- Cast of Trevor's World of Sport
- Genre: Sitcom
- Written by: Andy Hamilton
- Directed by: Andy Hamilton
- Starring: Neil Pearson Paul Reynolds Rosalind Ayres Abdul Salis Cosima Shaw Claire Skinner
- Composer: Matthew Scott
- Country of origin: United Kingdom
- Original language: English
- No. of series: 1
- No. of episodes: 7

Production
- Executive producers: Denise O'Donoghue Jimmy Mulville
- Producer: Sue Howells
- Running time: 30 mins
- Production company: Hat Trick Productions

Original release
- Network: BBC One
- Release: 15 August – 6 October 2003

= Trevor's World of Sport =

Trevor's World of Sport began as a 2003 BBC television sitcom written and directed by Andy Hamilton and starring Neil Pearson as Trevor. One series of the television series was made, followed by three series which were aired on BBC Radio 4, as a continuation of the television series.

==Cast==
- Neil Pearson as Trevor Heslop
- Paul Reynolds as Sammy Dobbs
- Rosalind Ayres as Theresa
- Abdul Salis as Barry
- Cosima Shaw as Heidrun
- Michael Fenton Stevens as Ralph Renton
- Claire Skinner as Meryl

==Plot==
The series is set in the world of TS Sports – a sports public relations firm, run by Trevor Heslop and his partner, the lascivious Sammy Dobbs (Paul Reynolds). Trevor is portrayed as an essentially decent, honest man in the corrupt money-obsessed industry of sporting celebrity, who is still deeply in love with his estranged wife Meryl (Claire Skinner). The other TS Sports office staff are the cool German receptionist Heidrun (Cosima Shaw), whose lesbianism obsesses Sammy; the young black trainee Barry (Abdul Salis); and strongly Christian office manager Theresa (Rosalind Ayres).

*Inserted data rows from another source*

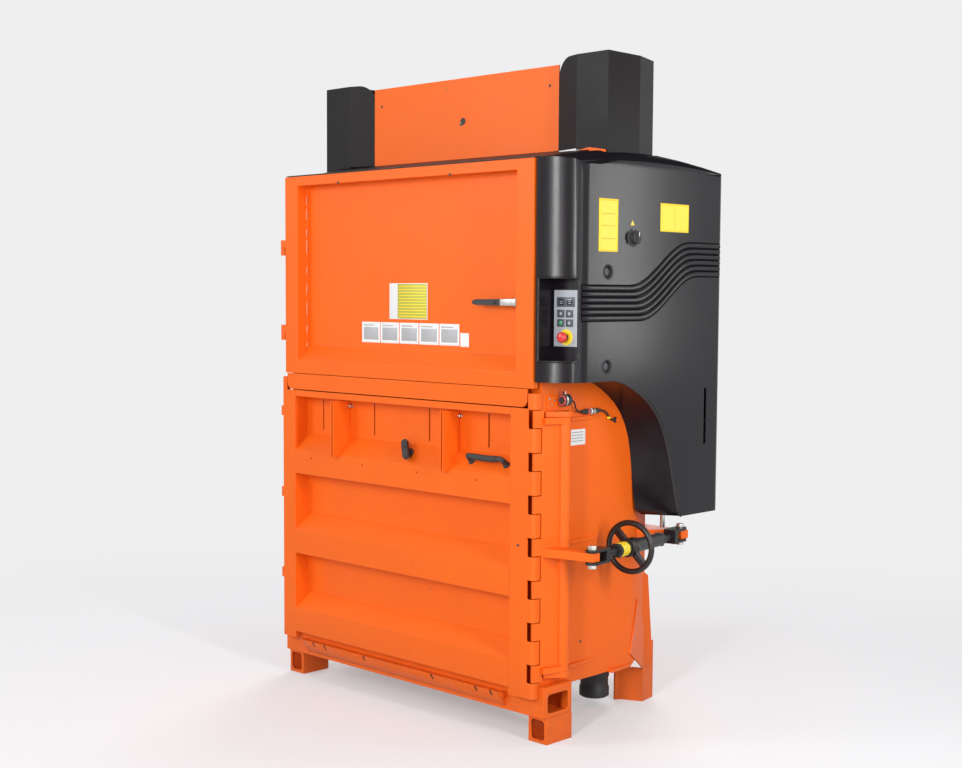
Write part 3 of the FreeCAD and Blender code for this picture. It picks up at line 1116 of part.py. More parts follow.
def cable(label, points, radius, shift):
    """A round cable along straight runs joined by tangent arcs as large as the runs allow."""
    from math import tan, radians, degrees
    points = [p + shift for p in points]
    edges, at, bends = [], points[0], []
    for before, corner, after in zip(points, points[1:], points[2:]):
        one, two = before - corner, after - corner
        turn = 180 - degrees(one.getAngle(two))
        bend = 0.45 * min(one.Length, two.Length) / tan(radians(turn) / 2)
        trim = 0.45 * min(one.Length, two.Length)
        a, b = corner + one.normalize() * trim, corner + two.normalize() * trim
        inward = (a + b) * 0.5 - corner
        centre = corner + inward.normalize() * (bend ** 2 + trim ** 2) ** 0.5
        middle = centre - (centre - corner).normalize() * bend
        edges += [Part.LineSegment(at, a).toShape(), Part.Arc(a, middle, b).toShape()]
        bends.append(round(bend, 1))
        at = b
    edges.append(Part.LineSegment(at, points[-1]).toShape())
    path = Part.Wire(edges)
    sides_round = 6
    ahead = (points[1] - points[0]).normalize()
    spoke = ahead.cross(V(0, 0, 1)).normalize() * radius
    ring = [points[0] + FreeCAD.Rotation(ahead, 360 * k / sides_round).multVec(spoke) for k in range(sides_round)]
    start = Part.Wire(Part.makePolygon([*ring, ring[0]]))
    pipe = path.makePipeShell([start], True, False)
    share = pipe.Volume / (Part.Face(start).Area * path.Length)
    print(f"{label}: length {path.Length:.1f}, bend radii {bends}, volume share {share:.4f}")
    piece = doc.addObject("Part::Feature", label)
    piece.Shape = pipe
    piece.Label = label
    NODES.append(piece)


BAY_OUTER = [(0, 0), (0.12, 0.012), (0.232, 0.047), (0.45, 0.135), (0.649, 0.28), (0.768, 0.482), (0.845, 0.70), (0.917, 0.92), (0.952, 0.98), (1, 1)]
BAY_INNER = [(0, 0), (0.15, 0.02), (0.30, 0.07), (0.48, 0.15), (0.619, 0.245), (0.755, 0.42), (0.82, 0.66), (0.866, 0.88), (0.905, 0.97), (1, 1)]


def smooth(points, count):
    """Evenly spaced points on a smooth curve through the given ones."""
    curve = Part.BSplineCurve()
    curve.interpolate([V(a, b, 0) for a, b in points])
    return [(v.x, v.y) for v in curve.discretize(Number=count)]


def inward(loop, gap):
    """A closed outline drawn in by a gap, each corner moved along both of its sides' normals."""
    result = []
    for i, here in enumerate(loop):
        before, after = loop[i - 1], loop[(i + 1) % len(loop)]
        one, two = (here - before).normalize(), (after - here).normalize()
        n1, n2 = V(0, -one.z, one.y), V(0, -two.z, two.y)
        both = (n1 + n2).normalize()
        result.append(here + both * (gap / max(0.4, both.dot(n1))))
    return result


def faceted(sections):
    """A closed solid through matching outlines, in flat triangles between them."""
    faces = []
    for low, high in zip(sections, sections[1:]):
        for i in range(len(low)):
            j = (i + 1) % len(low)
            for corners in ((low[i], low[j], high[j]), (low[i], high[j], high[i])):
                faces.append(Part.Face(Part.makePolygon([*corners, corners[0]])))
    for end in (sections[0], sections[-1]):
        faces.append(Part.Face(Part.makePolygon([*end, end[0]])))
    solid = Part.makeSolid(Part.makeShell(faces))
    if solid.Volume < 0:
        solid.reverse()
    return solid


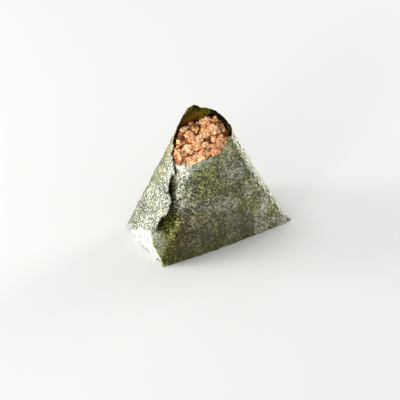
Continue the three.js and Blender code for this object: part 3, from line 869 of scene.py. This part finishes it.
# They lie from the back round to the front left corner, and a little way in under the nori.
GRAINS_FROM, GRAINS_TO = 4.9, 8.8
GRAINS_LOW, GRAINS_HIGH = 1.6, 30.0
PATH_FROM, PATH_HEIGHT, PATH_STEPS = 4.6, 8.0, 2000
UNDER_NORI = 4.0
INNER_END_TALL = 55.0
PAST_INNER_END = 0.1
COVERED_BY = 1.5
COVERED_SINK = 0.75
FOOT_SINK, FOOT_SINK_TALL = 1.6, 3.2

grain_draw = np.random.default_rng(2)
path_stations = np.linspace(PATH_FROM, GRAINS_TO, PATH_STEPS)
path = np.linalg.norm(np.diff(outline(path_stations, PATH_HEIGHT), axis=0), axis=1).cumsum()
grain_way, grain_height = np.meshgrid(
    np.arange(0.0, path[-1], GRAIN_STEP), np.arange(GRAINS_LOW, GRAINS_HIGH, GRAIN_ROW))
shape = grain_way.shape
grain_way = grain_way + GRAIN_STEP * grain_draw.uniform(-GRAIN_JOSTLE, GRAIN_JOSTLE, shape)
grain_height = grain_height + GRAIN_ROW * grain_draw.uniform(-GRAIN_JOSTLE, GRAIN_JOSTLE, shape)
grain_station = np.interp(grain_way, np.concatenate([[0], path]), path_stations)
grain_angle = grain_draw.uniform(-GRAIN_TURN, GRAIN_TURN, shape)
half_rise = 0.5 * GRAIN_LONG * np.abs(np.sin(grain_angle)) + GRAIN_RISE * GRAIN_THICK
grain_height = np.maximum(grain_height, half_rise + GRAIN_OFF_TABLE)
inner_end = STATIONS + through(INNER_END, grain_height / INNER_END_TALL)
shows = grain_height < through(FOOT_EDGE, grain_station) + UNDER_NORI
shows &= (grain_station < inner_end + PAST_INNER_END) & (grain_station > GRAINS_FROM)
grain_station, grain_height = grain_station[shows], grain_height[shows]
grain_angle = grain_angle[shows]
covered = grain_height > through(FOOT_EDGE, grain_station) - COVERED_BY
sink = GRAIN_SINK + grain_draw.uniform(-GRAIN_UNEVEN, GRAIN_UNEVEN, len(grain_station))
sink = sink + COVERED_SINK * covered + FOOT_SINK * bell(grain_height, FOOT_SINK_TALL)
tip = grain_draw.uniform(-GRAIN_TIP, GRAIN_TIP, len(grain_station))

# A handful more lie on the block's front left corner, where neither nori nor salmon covers it.
CORNER_GRAINS = 40
CORNER_FROM, CORNER_TO = 7.5, 8.9
CORNER_HEIGHT, CORNER_RISE, CORNER_RISES = 58.4, 1.8, (0.5, 2.5)
CORNER_SINK = (0.5, 6.0)
CORNER_TURN = 0.5
CORNER_TIP = 0.35

corner_sink = grain_draw.uniform(*CORNER_SINK, CORNER_GRAINS)
corner_station = grain_draw.uniform(CORNER_FROM, CORNER_TO, CORNER_GRAINS)
corner_height = CORNER_HEIGHT + CORNER_RISE * smooth(corner_sink, *CORNER_RISES)
grain_station = np.append(grain_station, corner_station)
grain_height = np.append(grain_height, corner_height)
grain_angle = np.append(grain_angle, grain_draw.uniform(-CORNER_TURN, CORNER_TURN, CORNER_GRAINS))
sink = np.append(sink, corner_sink)
tip = np.append(tip, grain_draw.uniform(-CORNER_TIP, CORNER_TIP, CORNER_GRAINS))
centres, frames = skin_frames(grain_station, grain_height, RICE_INSET + sink, grain_angle, tip)
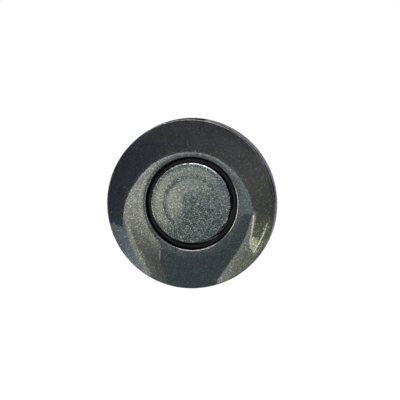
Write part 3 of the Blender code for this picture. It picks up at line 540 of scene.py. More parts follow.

Andy Hamilton also appears in a minor role within the show, and several actors who have worked in his other comedy shows for television and radio appear. Neil Pearson was in Hamilton's Drop the Dead Donkey, as (briefly) was Michael Fenton Stevens who plays TS Sports' only regular client, fading celebrity Ralph Renton.

==Episodes==

===The television series===

| Episode | Original broadcast date |
|---|---|
| 1 | 15 August 2003 |
| 2 | 22 August 2003 |
| 3 | 29 August 2003 |
| 4 | 15 September 2003 (postponed from 5 September) |
| 5 | 22 September 2003 (postponed from 12 September) |
| 6 | 29 September 2003 |
| 7 | 6 October 2003 |

===The radio series===
Series 1

| Episode | Episode title | Original broadcast date |
|---|---|---|
| 1 | Jason | 20 August 2004 |
| 2 | Ethics | 27 August 2004 |
| 3 | Samantha | 3 September 2004 |
| 4 | Antonia | 10 September 2004 |
| 5 | Divorce | 17 September 2004 |
| 6 | Quiz | 24 September 2004 |

Series 2

| Episode | Episode title | Original broadcast date |
|---|---|---|
| 1 | Work Experience | 29 November 2005 |
| 2 | Dog | 6 December 2005 |
| 3 | Stalker | 13 December 2005 |
| 4 | Trust | 20 December 2005 |
| 5 | Marathon | 27 December 2005 |
| 6 | French | 3 January 2006 |

Series 3

| Episode | Original broadcast date |
|---|---|
| 1 | 18 January 2007 |
| 2 | 25 January 2007 |
| 3 | 1 February 2007 |
| 4 | 8 February 2007 |
| 5 | 15 February 2007 |
| 6 | 22 February 2007 |

==Television Rescheduling==
Only one television series was made, and Hamilton felt mistreated by the BBC over the scheduling of the show. The first episode attracted an average of 3.4 million viewers, dropping to 2.9 million for the second and third episodes. The subsequent episodes were rescheduled from Friday evenings (just after the 9:00pm watershed) to Monday nights (after the 10:00pm news), despite the Radio Times issues having already been published listing the originally scheduled transmission dates. Hamilton went public with his displeasure over the show's scheduling and vowed never to work for BBC1 again, though he has since changed his mind. A radio version was first broadcast on BBC Radio 4 in 2004, with subsequent series in 2005 and 2007.

==DVD release==
The complete television series was released on DVD by Acorn Media UK on 6 May 2013.